**Task:** Everything from the line with "Write the JSON" through the line with "Break this object" should be repeated exactly, both of those lines included, and nothing else.

**Material for this exercise:**
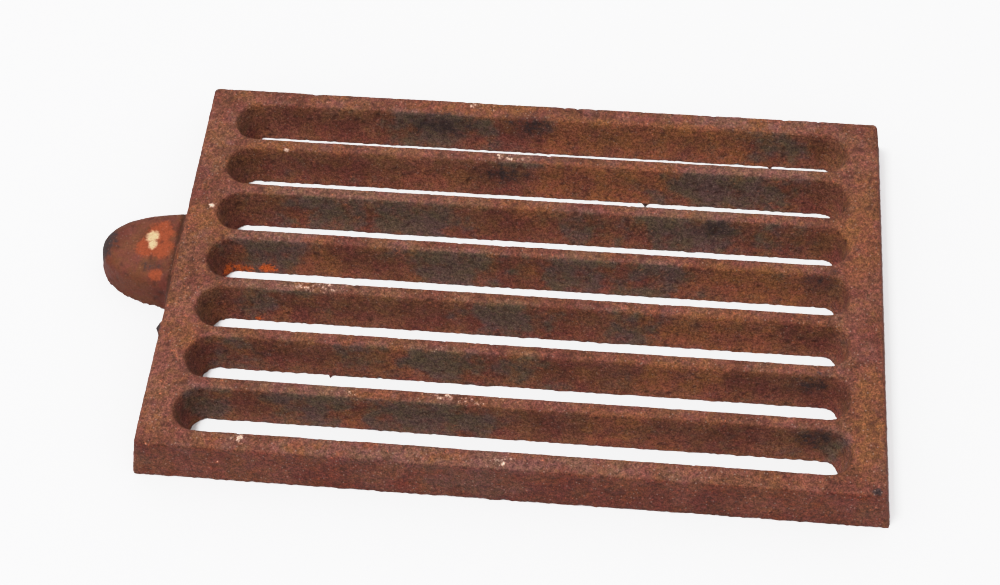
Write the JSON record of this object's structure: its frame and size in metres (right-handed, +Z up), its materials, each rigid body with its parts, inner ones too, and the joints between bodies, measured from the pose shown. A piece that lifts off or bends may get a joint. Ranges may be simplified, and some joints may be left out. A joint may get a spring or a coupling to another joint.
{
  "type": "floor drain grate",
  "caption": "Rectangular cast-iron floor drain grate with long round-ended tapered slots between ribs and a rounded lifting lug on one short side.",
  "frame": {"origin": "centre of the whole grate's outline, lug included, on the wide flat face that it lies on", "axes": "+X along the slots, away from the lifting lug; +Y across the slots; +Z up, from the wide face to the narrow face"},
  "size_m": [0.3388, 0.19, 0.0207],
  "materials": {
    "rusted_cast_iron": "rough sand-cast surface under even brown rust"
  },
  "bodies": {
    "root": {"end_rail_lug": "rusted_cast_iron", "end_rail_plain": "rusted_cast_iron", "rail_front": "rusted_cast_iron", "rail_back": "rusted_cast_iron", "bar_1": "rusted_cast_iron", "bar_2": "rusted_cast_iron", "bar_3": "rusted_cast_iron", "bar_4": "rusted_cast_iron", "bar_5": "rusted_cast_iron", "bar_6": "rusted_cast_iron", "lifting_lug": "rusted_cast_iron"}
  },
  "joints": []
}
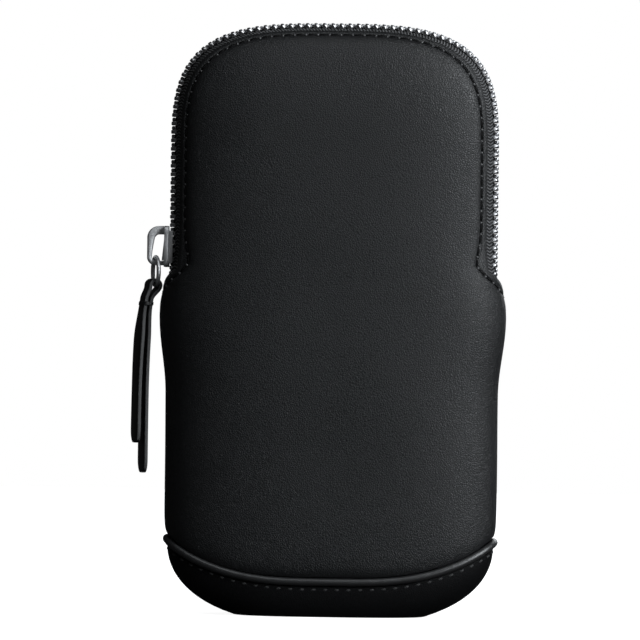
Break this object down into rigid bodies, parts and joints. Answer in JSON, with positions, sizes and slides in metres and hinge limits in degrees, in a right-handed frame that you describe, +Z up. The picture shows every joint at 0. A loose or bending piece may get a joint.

* * *

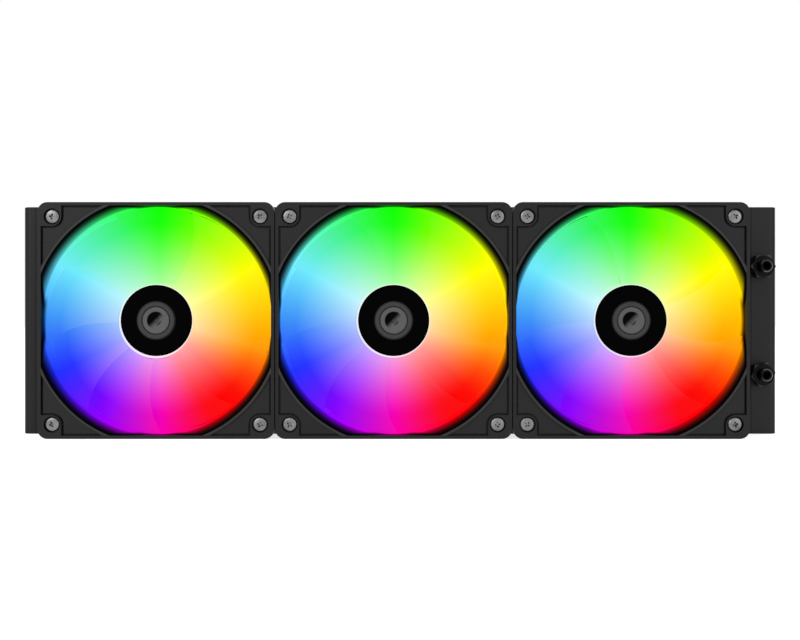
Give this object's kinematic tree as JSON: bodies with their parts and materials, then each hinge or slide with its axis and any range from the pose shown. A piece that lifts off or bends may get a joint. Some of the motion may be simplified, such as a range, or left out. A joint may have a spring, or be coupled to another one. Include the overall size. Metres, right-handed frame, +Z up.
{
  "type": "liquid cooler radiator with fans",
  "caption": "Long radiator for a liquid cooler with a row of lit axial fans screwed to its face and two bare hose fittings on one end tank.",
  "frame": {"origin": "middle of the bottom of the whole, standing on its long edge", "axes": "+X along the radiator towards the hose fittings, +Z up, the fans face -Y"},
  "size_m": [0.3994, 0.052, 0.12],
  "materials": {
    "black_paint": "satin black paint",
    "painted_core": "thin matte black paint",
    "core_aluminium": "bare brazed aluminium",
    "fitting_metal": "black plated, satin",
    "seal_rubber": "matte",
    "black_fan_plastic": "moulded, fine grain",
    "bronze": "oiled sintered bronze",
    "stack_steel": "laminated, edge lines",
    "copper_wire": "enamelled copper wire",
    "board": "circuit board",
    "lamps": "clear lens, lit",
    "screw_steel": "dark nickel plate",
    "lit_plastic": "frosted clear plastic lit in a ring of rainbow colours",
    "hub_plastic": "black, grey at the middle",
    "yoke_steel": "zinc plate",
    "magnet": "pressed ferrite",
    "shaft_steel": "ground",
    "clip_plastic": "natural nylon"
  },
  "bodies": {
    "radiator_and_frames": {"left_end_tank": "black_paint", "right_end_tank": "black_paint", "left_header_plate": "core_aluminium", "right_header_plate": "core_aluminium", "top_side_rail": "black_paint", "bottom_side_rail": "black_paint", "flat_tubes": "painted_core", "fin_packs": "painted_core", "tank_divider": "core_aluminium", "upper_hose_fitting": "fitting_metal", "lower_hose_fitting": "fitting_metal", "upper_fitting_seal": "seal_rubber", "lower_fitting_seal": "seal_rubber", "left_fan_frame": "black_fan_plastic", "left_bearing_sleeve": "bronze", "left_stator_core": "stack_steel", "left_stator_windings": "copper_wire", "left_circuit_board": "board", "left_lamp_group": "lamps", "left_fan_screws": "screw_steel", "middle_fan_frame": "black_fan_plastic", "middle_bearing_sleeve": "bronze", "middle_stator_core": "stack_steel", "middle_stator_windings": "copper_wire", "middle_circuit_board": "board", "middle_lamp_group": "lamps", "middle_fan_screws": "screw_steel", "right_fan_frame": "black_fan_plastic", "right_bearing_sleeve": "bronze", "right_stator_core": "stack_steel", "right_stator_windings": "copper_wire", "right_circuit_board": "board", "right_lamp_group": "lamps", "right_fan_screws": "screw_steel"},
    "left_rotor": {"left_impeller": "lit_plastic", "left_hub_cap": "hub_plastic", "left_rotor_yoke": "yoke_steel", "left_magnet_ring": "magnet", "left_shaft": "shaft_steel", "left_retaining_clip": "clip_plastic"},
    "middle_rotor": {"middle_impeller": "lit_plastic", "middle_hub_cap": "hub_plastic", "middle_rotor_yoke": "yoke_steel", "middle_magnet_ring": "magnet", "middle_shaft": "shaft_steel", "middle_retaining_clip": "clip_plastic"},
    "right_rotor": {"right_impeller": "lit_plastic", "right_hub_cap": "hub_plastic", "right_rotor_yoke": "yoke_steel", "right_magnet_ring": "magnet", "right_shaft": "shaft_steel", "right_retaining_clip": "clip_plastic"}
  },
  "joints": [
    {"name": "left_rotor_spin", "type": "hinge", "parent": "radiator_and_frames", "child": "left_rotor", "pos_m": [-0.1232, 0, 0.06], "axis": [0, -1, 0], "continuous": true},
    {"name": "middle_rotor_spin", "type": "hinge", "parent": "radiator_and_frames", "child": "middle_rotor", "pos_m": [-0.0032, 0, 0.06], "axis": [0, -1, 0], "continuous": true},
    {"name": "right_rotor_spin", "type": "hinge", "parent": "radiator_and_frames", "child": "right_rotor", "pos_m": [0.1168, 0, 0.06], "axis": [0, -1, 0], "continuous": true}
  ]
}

---

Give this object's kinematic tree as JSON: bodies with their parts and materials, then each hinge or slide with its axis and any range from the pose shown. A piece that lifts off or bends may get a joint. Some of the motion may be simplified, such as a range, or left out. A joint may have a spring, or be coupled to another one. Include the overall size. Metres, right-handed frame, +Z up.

**Worked solution:**
Write the JSON record of this object's structure: its frame and size in metres (right-handed, +Z up), its materials, each rigid body with its parts, inner ones too, and the joints between bodies, measured from the pose shown. A piece that lifts off or bends may get a joint. Ranges may be simplified, and some joints may be left out. A joint may get a spring or a coupling to another joint.
{
  "type": "floor drain grate",
  "caption": "Rectangular cast-iron floor drain grate with long round-ended tapered slots between ribs and a rounded lifting lug on one short side.",
  "frame": {"origin": "centre of the whole grate's outline, lug included, on the wide flat face that it lies on", "axes": "+X along the slots, away from the lifting lug; +Y across the slots; +Z up, from the wide face to the narrow face"},
  "size_m": [0.3388, 0.19, 0.0207],
  "materials": {
    "rusted_cast_iron": "rough sand-cast surface under even brown rust"
  },
  "bodies": {
    "root": {"end_rail_lug": "rusted_cast_iron", "end_rail_plain": "rusted_cast_iron", "rail_front": "rusted_cast_iron", "rail_back": "rusted_cast_iron", "bar_1": "rusted_cast_iron", "bar_2": "rusted_cast_iron", "bar_3": "rusted_cast_iron", "bar_4": "rusted_cast_iron", "bar_5": "rusted_cast_iron", "bar_6": "rusted_cast_iron", "lifting_lug": "rusted_cast_iron"}
  },
  "joints": []
}
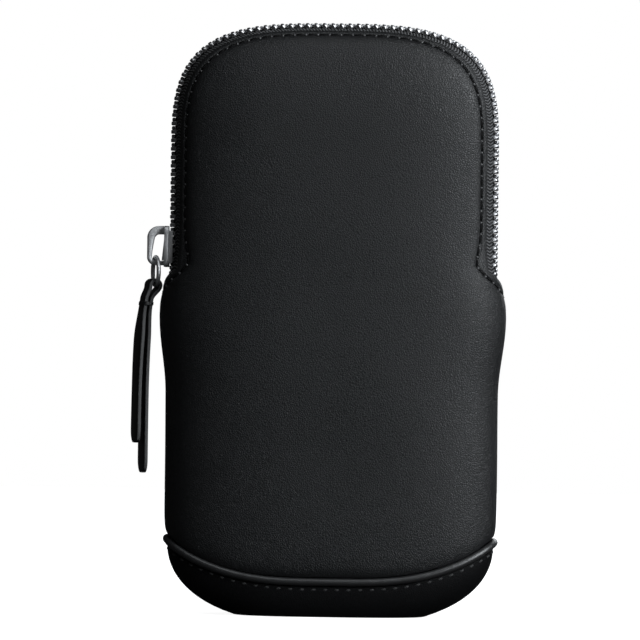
Break this object down into rigid bodies, parts and joints. Answer in JSON, with positions, sizes and slides in metres and hinge limits in degrees, in a right-handed frame that you describe, +Z up. The picture shows every joint at 0. A loose or bending piece may get a joint.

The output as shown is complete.